Give your own example of a statement with two different quantifiers which changes its meaning and truth value when the order of the quantifiers is exchanged.

Homework Equations

The Attempt at a Solution


(∀x∈ℝ)(∃x∈ℝ)(xy=0) is true but (∃x∈ℝ)(∀x∈ℝ)(xy=0) is false.

Is this correct?
No. First of all, you have used the same variable ##x## in both quantifiers, and haven't quantified ##y## at all. Then you used a symmetric statement, ##xy=0##. How should it depend on the ordering? ##x=0##, resp. ##y=0## makes both statements true if chosen in the existence clause.
 
fresh_42 said:
No. First of all, you have used the same variable ##x## in both quantifiers, and haven't quantified ##y## at all. Then you used a symmetric statement, ##xy=0##. How should it depend on the ordering? ##x=0##, resp. ##y=0## makes both statements true if chosen in the existence clause.
My apologies for using the same variable in both quantifiers.

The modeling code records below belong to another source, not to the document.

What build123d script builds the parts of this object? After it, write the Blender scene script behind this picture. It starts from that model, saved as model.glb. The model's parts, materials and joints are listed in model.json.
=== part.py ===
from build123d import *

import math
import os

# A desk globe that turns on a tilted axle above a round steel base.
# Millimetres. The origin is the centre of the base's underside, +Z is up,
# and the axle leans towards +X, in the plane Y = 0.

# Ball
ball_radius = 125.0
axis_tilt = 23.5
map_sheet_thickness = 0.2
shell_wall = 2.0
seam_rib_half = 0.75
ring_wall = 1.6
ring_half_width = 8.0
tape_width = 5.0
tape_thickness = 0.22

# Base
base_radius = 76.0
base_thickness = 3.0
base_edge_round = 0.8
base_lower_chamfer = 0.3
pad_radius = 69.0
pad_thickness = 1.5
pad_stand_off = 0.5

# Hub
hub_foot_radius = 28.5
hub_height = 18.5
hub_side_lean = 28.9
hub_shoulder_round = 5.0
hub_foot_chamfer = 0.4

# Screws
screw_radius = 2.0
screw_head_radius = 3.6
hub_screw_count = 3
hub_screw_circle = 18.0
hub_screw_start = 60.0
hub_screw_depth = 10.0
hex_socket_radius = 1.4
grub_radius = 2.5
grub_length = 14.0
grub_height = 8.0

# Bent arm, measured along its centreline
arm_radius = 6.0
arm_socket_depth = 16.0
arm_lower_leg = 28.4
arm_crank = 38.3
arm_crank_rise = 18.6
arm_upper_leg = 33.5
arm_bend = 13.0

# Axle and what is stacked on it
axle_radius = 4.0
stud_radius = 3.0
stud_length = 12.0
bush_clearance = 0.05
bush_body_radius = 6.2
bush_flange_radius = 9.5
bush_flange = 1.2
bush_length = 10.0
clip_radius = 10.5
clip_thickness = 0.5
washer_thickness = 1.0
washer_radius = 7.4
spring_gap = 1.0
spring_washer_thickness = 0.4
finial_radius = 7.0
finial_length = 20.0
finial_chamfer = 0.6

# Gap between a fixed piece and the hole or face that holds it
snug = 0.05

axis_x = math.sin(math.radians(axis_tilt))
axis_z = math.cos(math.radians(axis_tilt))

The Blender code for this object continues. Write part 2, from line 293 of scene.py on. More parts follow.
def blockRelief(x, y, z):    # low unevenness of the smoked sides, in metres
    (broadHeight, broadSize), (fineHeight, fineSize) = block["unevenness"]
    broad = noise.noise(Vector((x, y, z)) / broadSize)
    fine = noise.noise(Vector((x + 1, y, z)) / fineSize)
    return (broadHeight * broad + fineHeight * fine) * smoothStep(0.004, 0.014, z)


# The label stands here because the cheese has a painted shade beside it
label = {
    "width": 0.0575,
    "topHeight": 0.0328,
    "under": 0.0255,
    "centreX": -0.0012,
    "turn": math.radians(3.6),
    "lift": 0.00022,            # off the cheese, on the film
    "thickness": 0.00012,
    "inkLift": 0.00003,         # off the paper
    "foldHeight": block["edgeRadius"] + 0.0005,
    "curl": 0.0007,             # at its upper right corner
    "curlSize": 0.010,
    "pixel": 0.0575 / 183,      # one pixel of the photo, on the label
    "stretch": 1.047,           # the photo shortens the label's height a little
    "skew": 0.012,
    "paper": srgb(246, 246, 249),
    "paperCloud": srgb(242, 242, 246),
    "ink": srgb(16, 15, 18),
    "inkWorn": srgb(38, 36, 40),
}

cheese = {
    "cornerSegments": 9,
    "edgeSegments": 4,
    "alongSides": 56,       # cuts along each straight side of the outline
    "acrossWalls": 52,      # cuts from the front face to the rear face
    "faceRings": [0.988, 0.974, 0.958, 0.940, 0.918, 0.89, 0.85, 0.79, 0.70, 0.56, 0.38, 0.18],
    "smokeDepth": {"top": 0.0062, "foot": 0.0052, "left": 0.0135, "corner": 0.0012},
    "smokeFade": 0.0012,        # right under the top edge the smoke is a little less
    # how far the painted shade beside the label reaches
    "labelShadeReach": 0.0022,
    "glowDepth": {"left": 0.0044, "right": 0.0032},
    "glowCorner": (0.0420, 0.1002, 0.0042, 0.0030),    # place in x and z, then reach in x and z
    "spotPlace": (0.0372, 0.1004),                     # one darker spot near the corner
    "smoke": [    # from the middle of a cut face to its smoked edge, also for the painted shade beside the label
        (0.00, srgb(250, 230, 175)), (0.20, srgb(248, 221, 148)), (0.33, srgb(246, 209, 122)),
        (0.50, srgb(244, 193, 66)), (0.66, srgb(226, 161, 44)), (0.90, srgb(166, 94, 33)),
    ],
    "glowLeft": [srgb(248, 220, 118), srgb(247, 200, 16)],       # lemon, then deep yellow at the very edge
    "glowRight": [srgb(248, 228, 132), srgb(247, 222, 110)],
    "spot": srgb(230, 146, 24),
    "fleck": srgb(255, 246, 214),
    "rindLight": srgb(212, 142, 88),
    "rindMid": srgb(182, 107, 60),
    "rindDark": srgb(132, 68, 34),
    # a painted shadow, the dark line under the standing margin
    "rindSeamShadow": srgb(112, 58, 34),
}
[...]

Would this one make sense (∀x∈ℝ)(∃y∈ℝ)(x2+y=0) is true but (∃y∈ℝ)(∀x∈ℝ)(x2+y=0)?
 
ver_mathstats said:
My apologies for using the same variable in both quantifiers.

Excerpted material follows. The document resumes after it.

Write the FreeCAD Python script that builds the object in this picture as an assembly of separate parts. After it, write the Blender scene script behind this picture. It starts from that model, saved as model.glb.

Would this one make sense (∀x∈ℝ)(∃y∈ℝ)(x2+y=0) is true but (∃y∈ℝ)(∀x∈ℝ)(x2+y=0)?
This works.
I.) For all ##x## is a ##y##, namely ##y=-x^2## such that ... is true.
II.) There is a real number ##y## such that for all ##x## ... is false: e.g. ##y + 0^2 \neq y + 1^2## no matter how ##y## is chosen.

Do you see the difference between the two statements? There is a neglect in the notation of the first statement. Do you see it? This isn't directed towards you, since the majority of people neglect this, too. But what would be a better statement I.)?